Exercise directions:
Starting at the line below that contains "metres (right-handed, +Z", print each line through the end of the records exactly as it appears.

Data extract:
★ ★ ★ ★

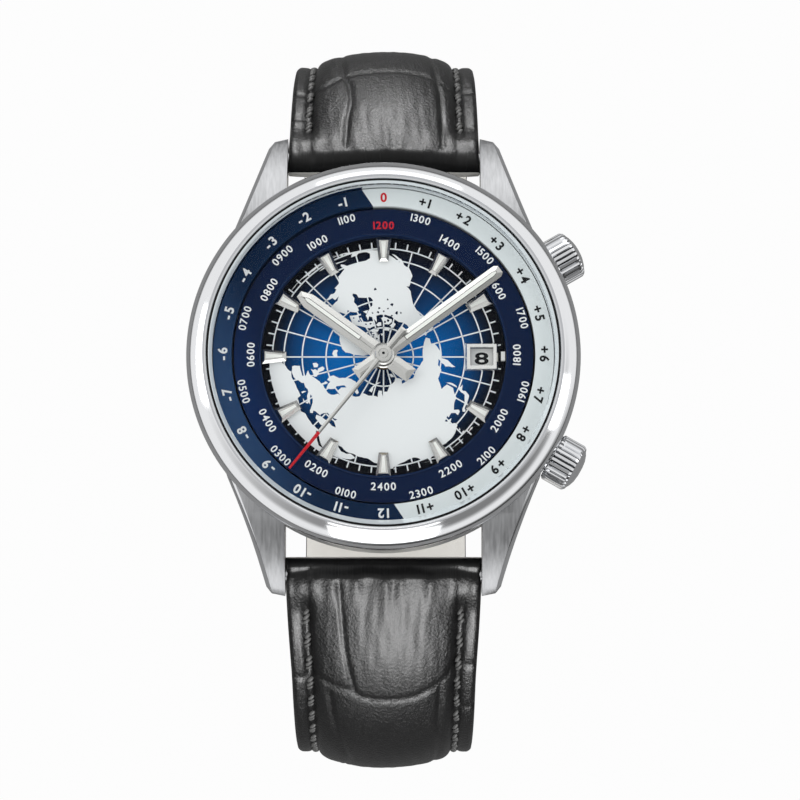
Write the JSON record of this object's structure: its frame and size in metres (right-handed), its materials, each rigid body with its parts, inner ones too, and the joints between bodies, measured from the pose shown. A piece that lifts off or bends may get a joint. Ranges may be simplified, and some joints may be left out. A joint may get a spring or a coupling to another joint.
{
  "type": "world time wristwatch",
  "caption": "Round steel wristwatch with a polar map dial, a time zone ring turned by its own crown, a date window and a padded leather strap.",
  "frame": {"origin": "centre of the case back's flat outer face", "axes": "+Z out of the dial, +Y towards 12 o'clock, +X towards 3 o'clock"},
  "size_m": [0.045, 0.0882, 0.0683],
  "materials": {
    "case_steel": "fine brushed",
    "polished_steel": "polished",
    "seconds_paint": "satin",
    "marker_white": "matt",
    "crystal_glass": "clear",
    "seal_rubber": "matt",
    "dial_blue": "sunray",
    "ring_navy": "satin",
    "date_white": "matt",
    "movement_steel": "matt",
    "gear_brass": "satin",
    "spacer_plastic": "matt",
    "strap_leather": "embossed, semi-gloss"
  },
  "bodies": {
    "case": {"mid_case": "case_steel", "bezel": "polished_steel", "crystal": "crystal_glass", "crystal_seal": "seal_rubber", "case_back": "case_steel", "back_seal": "seal_rubber", "spring_bar_upper": "polished_steel", "spring_bar_lower": "polished_steel", "crown_tube_upper": "polished_steel", "crown_tube_lower": "polished_steel", "movement_ring": "spacer_plastic", "main_plate": "movement_steel", "train_bridge": "movement_steel", "balance_cock": "movement_steel", "movement_clamps": "movement_steel", "movement_screws": "movement_steel", "rotor_bearing": "movement_steel", "dial": "dial_blue", "number_ring": "ring_navy", "trim_ring": "polished_steel", "hour_markers": "polished_steel", "three_marker": "marker_white", "date_frame": "polished_steel"},
    "zone_ring": {"time_zone_ring": "ring_navy"},
    "ring_crown": {"crown_upper": "polished_steel", "crown_seal_upper": "seal_rubber", "ring_stem": "movement_steel", "ring_pinion": "movement_steel"},
    "winding_gear": {"winding_pinion": "movement_steel"},
    "winding_crown": {"crown_lower": "polished_steel", "crown_seal_lower": "seal_rubber", "winding_stem": "movement_steel"},
    "seconds": {"seconds_hand": "seconds_paint", "seconds_arbor": "movement_steel"},
    "minutes": {"minute_hand": "polished_steel", "cannon_pinion": "movement_steel"},
    "minute_wheel": {"minute_wheel": "gear_brass"},
    "hours": {"hour_hand": "polished_steel", "hour_wheel": "gear_brass"},
    "date": {"date_disc": "date_white"},
    "barrel": {"barrel": "gear_brass"},
    "balance": {"balance_wheel": "gear_brass"},
    "rotor": {"rotor": "movement_steel"},
    "strap_lower": {"strap_lower": "strap_leather"},
    "strap_upper": {"strap_upper": "strap_leather", "keeper_fixed": "strap_leather"},
    "free_keeper": {"keeper_free": "strap_leather"},
    "buckle": {"buckle_frame": "polished_steel", "buckle_bar": "polished_steel"},
    "tongue": {"buckle_tongue": "polished_steel"}
  },
  "joints": [
    {"name": "ring_crown_turn", "type": "hinge", "parent": "case", "child": "ring_crown", "pos_m": [0.01862, 0.01075, 0.0045], "axis": [0.866, 0.5, 0], "continuous": true},
    {"name": "zone_ring_turn", "type": "hinge", "parent": "case", "child": "zone_ring", "pos_m": [0, 0, 0.00677], "axis": [0, 0, 1], "continuous": true},
    {"name": "winding_turn", "type": "hinge", "parent": "case", "child": "winding_gear", "pos_m": [0.01862, -0.01075, 0.0045], "axis": [0.866, -0.5, 0], "continuous": true},
    {"name": "crown_pull", "type": "slide", "parent": "winding_gear", "child": "winding_crown", "axis": [0.866, -0.5, 0], "range_m": [0, 0.0012]},
    {"name": "minute_hand_turn", "type": "hinge", "parent": "case", "child": "minutes", "pos_m": [0, 0, 0.00795], "axis": [0, 0, 1], "continuous": true},
    {"name": "hour_hand_turn", "type": "hinge", "parent": "case", "child": "hours", "pos_m": [0, 0, 0.00725], "axis": [0, 0, 1], "continuous": true},
    {"name": "minute_wheel_turn", "type": "hinge", "parent": "case", "child": "minute_wheel", "pos_m": [0.00133, 0.0023, 0.00555], "axis": [0, 0, 1], "continuous": true},
    {"name": "seconds_hand_turn", "type": "hinge", "parent": "case", "child": "seconds", "pos_m": [0, 0, 0.00845], "axis": [0, 0, 1], "continuous": true},
    {"name": "date_disc_turn", "type": "hinge", "parent": "case", "child": "date", "pos_m": [0, 0, 0.0055], "axis": [0, 0, 1], "continuous": true},
    {"name": "barrel_turn", "type": "hinge", "parent": "case", "child": "barrel", "pos_m": [-0.00436, 0.00623, 0.0035], "axis": [0, 0, 1], "continuous": true},
    {"name": "balance_swing", "type": "hinge", "parent": "case", "child": "balance", "pos_m": [-0.00587, -0.00587, 0.0035], "axis": [0, 0, 1], "range_deg": [-270, 270]},
    {"name": "rotor_turn", "type": "hinge", "parent": "case", "child": "rotor", "pos_m": [0, 0, 0.0012], "axis": [0, 0, 1], "continuous": true},
    {"name": "strap_lower_swing", "type": "hinge", "parent": "case", "child": "strap_lower", "pos_m": [0, -0.024, 0.0022], "axis": [-1, 0, 0], "range_deg": [0, 60]},
    {"name": "strap_upper_swing", "type": "hinge", "parent": "case", "child": "strap_upper", "pos_m": [0, 0.024, 0.0022], "axis": [1, 0, 0], "range_deg": [0, 60]},
    {"name": "keeper_slide", "type": "slide", "parent": "strap_upper", "child": "free_keeper", "axis": [0, 1, 0], "range_m": [-0.0012, 0.001]},
    {"name": "buckle_swing", "type": "hinge", "parent": "strap_upper", "child": "buckle", "pos_m": [0, 0.0069, -0.0443], "axis": [-1, 0, 0], "range_deg": [0, 70]},
    {"name": "tongue_swing", "type": "hinge", "parent": "buckle", "child": "tongue", "pos_m": [0, 0.0069, -0.0443], "axis": [1, 0, 0], "range_deg": [0, 30]}
  ],
  "couplings": [
    {"joint": "zone_ring_turn", "follows": "ring_crown_turn", "ratio": -0.11111},
    {"joint": "hour_hand_turn", "follows": "minute_hand_turn", "ratio": 0.083333},
    {"joint": "minute_wheel_turn", "follows": "minute_hand_turn", "ratio": -0.33333},
    {"joint": "strap_upper_swing", "follows": "strap_lower_swing", "ratio": 1}
  ]
}
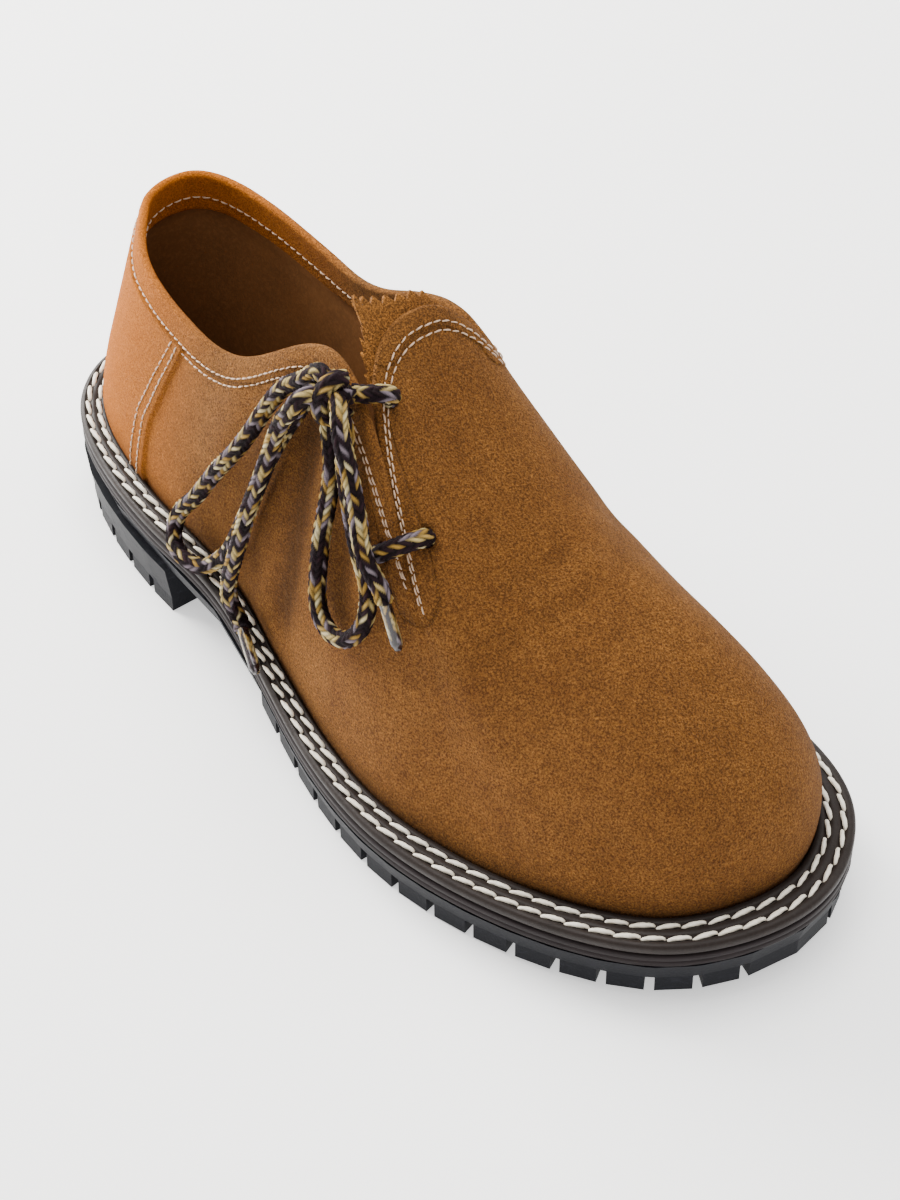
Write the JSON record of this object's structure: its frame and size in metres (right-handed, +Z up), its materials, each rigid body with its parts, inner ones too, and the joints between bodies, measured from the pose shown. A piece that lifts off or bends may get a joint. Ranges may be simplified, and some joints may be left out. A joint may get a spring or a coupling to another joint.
{
  "type": "traditional shoe",
  "caption": "Side-laced suede folk shoe with a stitched welt, pinked tongue, braided bow lace and a lugged rubber sole, for the right foot.",
  "frame": {"origin": "on the floor plane, at the centre of the shoe's length and width, under its bounding box", "axes": "+X from the heel to the toe, +Y to the inner side of the right foot, +Z up"},
  "size_m": [0.302, 0.1186, 0.1407],
  "materials": {
    "outsole": "matte moulded rubber",
    "heel_block": "matte moulded rubber",
    "midsole": "brown board with a waxed edge",
    "welt": "waxed smooth leather, half gloss",
    "upper": "brushed suede, matte",
    "tongue": "brushed suede, matte",
    "insole": "smooth lining leather",
    "lace_bar_low": "round braided cord",
    "lace_bar_top": "round braided cord",
    "lace_knot": "round braided cord",
    "lace_loop_back": "round braided cord",
    "lace_loop_front": "round braided cord",
    "lace_end_back": "round braided cord",
    "lace_end_front": "round braided cord",
    "aglet_back": "clear brown heat-shrunk sleeve",
    "aglet_front": "clear brown heat-shrunk sleeve"
  },
  "bodies": {
    "root": {"outsole": "outsole", "heel_block": "heel_block", "midsole": "midsole", "welt": "welt", "upper": "upper", "tongue": "tongue", "insole": "insole", "lace_bar_low": "lace_bar_low", "lace_bar_top": "lace_bar_top", "lace_knot": "lace_knot", "lace_loop_back": "lace_loop_back", "lace_loop_front": "lace_loop_front", "lace_end_back": "lace_end_back", "lace_end_front": "lace_end_front", "aglet_back": "aglet_back", "aglet_front": "aglet_front"}
  },
  "joints": []
}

★ ★ ★ ★

Response to the task:
Write the JSON record of this object's structure: its frame and size in metres (right-handed, +Z up), its materials, each rigid body with its parts, inner ones too, and the joints between bodies, measured from the pose shown. A piece that lifts off or bends may get a joint. Ranges may be simplified, and some joints may be left out. A joint may get a spring or a coupling to another joint.
{
  "type": "traditional shoe",
  "caption": "Side-laced suede folk shoe with a stitched welt, pinked tongue, braided bow lace and a lugged rubber sole, for the right foot.",
  "frame": {"origin": "on the floor plane, at the centre of the shoe's length and width, under its bounding box", "axes": "+X from the heel to the toe, +Y to the inner side of the right foot, +Z up"},
  "size_m": [0.302, 0.1186, 0.1407],
  "materials": {
    "outsole": "matte moulded rubber",
    "heel_block": "matte moulded rubber",
    "midsole": "brown board with a waxed edge",
    "welt": "waxed smooth leather, half gloss",
    "upper": "brushed suede, matte",
    "tongue": "brushed suede, matte",
    "insole": "smooth lining leather",
    "lace_bar_low": "round braided cord",
    "lace_bar_top": "round braided cord",
    "lace_knot": "round braided cord",
    "lace_loop_back": "round braided cord",
    "lace_loop_front": "round braided cord",
    "lace_end_back": "round braided cord",
    "lace_end_front": "round braided cord",
    "aglet_back": "clear brown heat-shrunk sleeve",
    "aglet_front": "clear brown heat-shrunk sleeve"
  },
  "bodies": {
    "root": {"outsole": "outsole", "heel_block": "heel_block", "midsole": "midsole", "welt": "welt", "upper": "upper", "tongue": "tongue", "insole": "insole", "lace_bar_low": "lace_bar_low", "lace_bar_top": "lace_bar_top", "lace_knot": "lace_knot", "lace_loop_back": "lace_loop_back", "lace_loop_front": "lace_loop_front", "lace_end_back": "lace_end_back", "lace_end_front": "lace_end_front", "aglet_back": "aglet_back", "aglet_front": "aglet_front"}
  },
  "joints": []
}